As a “first” Ms Gillard had a baptism of fire.  The fact she is a red head was mentioned more than once.  We heard her speech that ricocheted around the world, denouncing misogyny as the theory and sexism as the practice. And with the fire in her belly, many others if us were warmed – many of us have stood to close to those flames and been burnt.

Gillard urges us to have a sophisticated conversation and to look for the shades of grey in the issues. There maybe shades of grey for the educated and resourced, but it is pretty black and white if you don’t earn equal pay, if you face domestic violence, or if you are being sexually harassed at work.

And then there are all the women and girls who won’t ever get to make or hear a speech like that, murdered at birth because of their gender, not getting to school because of their gender or being sold in a market place because they are female. For these women and girls it is shades of blood red.

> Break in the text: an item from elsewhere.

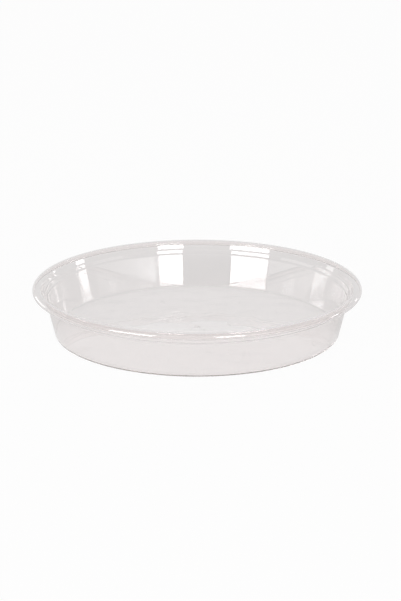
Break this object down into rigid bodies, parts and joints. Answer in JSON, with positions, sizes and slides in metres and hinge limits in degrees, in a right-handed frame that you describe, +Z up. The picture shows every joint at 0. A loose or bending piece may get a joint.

There is still plenty more to do before there is the inclusion, respect and equality frame that  Anne Summers kindly put around the analysis of what we all witnessed and for some also participated in (nb Germaine Greer).

I want to fan the flames that will grow up more women in leadership, that will inspire,  warm and comfort us all. I want to fan the flames that will bring down institutions and practices because their patriarchal foundations are crumbling. And I want to do all of that with songs of joy, with justice in my heart and having learnt the lessons of playing with fire.

PS  Hildegard, I love that your scribe was a man.

Hildegard channelling the Holy Spirit and her scribe taking it all down!

Hildegard channelling the Holy Spirit and her scribe taking it all down!